— begin —

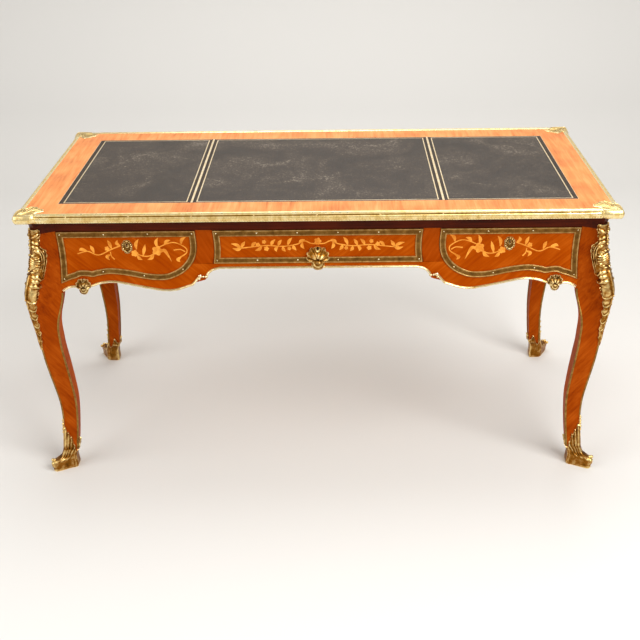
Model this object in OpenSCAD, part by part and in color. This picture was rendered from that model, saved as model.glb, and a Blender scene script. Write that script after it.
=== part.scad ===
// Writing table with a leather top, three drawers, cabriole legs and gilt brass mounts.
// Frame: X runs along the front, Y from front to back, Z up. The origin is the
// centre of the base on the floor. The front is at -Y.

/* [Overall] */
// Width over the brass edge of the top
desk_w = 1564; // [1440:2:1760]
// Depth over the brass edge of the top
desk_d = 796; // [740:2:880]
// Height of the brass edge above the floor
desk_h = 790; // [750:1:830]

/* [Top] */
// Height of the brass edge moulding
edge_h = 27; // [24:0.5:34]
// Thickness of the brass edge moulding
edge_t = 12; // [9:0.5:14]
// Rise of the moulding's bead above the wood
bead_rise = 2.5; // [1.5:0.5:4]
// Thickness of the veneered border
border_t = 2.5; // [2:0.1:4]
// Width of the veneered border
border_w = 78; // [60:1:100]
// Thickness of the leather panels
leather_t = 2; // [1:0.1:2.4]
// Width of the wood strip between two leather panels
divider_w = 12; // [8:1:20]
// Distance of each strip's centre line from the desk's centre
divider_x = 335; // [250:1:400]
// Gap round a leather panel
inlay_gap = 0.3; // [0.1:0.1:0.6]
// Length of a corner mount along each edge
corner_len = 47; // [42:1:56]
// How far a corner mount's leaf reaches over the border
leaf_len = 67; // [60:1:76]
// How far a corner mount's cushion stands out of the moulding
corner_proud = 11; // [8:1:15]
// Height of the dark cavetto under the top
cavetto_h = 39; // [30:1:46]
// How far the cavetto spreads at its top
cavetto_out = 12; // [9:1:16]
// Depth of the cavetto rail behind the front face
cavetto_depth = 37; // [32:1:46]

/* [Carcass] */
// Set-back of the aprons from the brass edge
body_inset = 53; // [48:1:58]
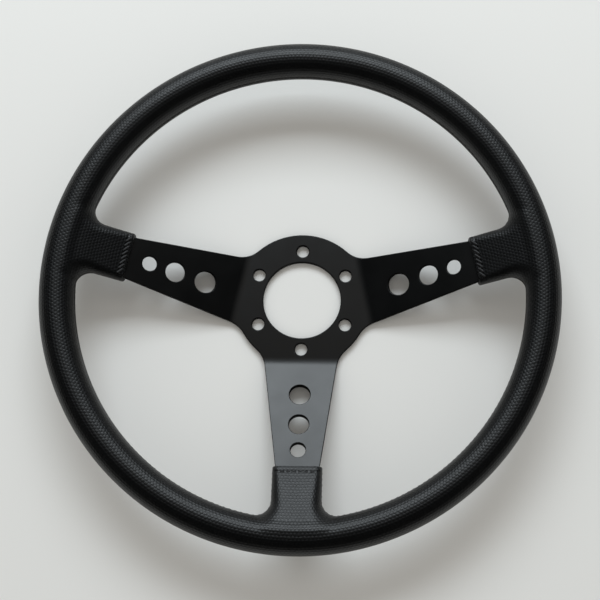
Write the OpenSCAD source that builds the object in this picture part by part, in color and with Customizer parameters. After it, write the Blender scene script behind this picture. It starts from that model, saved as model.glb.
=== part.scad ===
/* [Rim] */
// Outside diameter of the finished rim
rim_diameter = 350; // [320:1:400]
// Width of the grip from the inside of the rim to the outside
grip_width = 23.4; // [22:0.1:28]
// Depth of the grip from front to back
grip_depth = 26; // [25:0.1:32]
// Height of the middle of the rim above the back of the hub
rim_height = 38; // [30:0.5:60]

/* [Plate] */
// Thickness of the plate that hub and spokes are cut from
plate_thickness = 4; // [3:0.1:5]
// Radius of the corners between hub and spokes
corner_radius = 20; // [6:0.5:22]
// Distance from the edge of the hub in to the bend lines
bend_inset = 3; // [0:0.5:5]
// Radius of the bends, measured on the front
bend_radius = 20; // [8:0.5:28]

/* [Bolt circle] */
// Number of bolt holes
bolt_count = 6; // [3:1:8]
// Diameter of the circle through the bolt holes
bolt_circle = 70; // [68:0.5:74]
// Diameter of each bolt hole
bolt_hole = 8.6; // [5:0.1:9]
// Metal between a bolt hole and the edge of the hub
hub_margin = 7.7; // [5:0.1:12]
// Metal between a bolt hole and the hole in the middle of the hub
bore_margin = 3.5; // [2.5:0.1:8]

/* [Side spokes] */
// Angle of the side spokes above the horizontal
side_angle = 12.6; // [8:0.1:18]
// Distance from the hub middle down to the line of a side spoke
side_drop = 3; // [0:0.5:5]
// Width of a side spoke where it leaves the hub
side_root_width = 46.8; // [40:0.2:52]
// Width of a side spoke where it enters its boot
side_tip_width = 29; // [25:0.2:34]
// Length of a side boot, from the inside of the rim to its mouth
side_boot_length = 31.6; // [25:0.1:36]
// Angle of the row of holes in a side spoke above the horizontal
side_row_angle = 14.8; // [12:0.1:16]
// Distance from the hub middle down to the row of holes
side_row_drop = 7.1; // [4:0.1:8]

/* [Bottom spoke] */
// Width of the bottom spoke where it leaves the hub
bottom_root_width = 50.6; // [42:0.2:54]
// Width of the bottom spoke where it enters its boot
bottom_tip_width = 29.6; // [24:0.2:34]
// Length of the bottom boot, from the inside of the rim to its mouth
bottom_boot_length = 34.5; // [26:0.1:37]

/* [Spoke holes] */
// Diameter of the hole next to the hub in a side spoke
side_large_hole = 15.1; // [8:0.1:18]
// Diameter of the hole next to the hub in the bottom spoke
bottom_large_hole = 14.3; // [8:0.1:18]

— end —

* [What is required]
Return nothing but the lines running from the line with "Write the OpenSCAD" through the line with "bend_radius = 20; // [8:0.5:28]", exactly as they appear.

* [Exercise output]
Write the OpenSCAD source that builds the object in this picture part by part, in color and with Customizer parameters. After it, write the Blender scene script behind this picture. It starts from that model, saved as model.glb.
=== part.scad ===
/* [Rim] */
// Outside diameter of the finished rim
rim_diameter = 350; // [320:1:400]
// Width of the grip from the inside of the rim to the outside
grip_width = 23.4; // [22:0.1:28]
// Depth of the grip from front to back
grip_depth = 26; // [25:0.1:32]
// Height of the middle of the rim above the back of the hub
rim_height = 38; // [30:0.5:60]

/* [Plate] */
// Thickness of the plate that hub and spokes are cut from
plate_thickness = 4; // [3:0.1:5]
// Radius of the corners between hub and spokes
corner_radius = 20; // [6:0.5:22]
// Distance from the edge of the hub in to the bend lines
bend_inset = 3; // [0:0.5:5]
// Radius of the bends, measured on the front
bend_radius = 20; // [8:0.5:28]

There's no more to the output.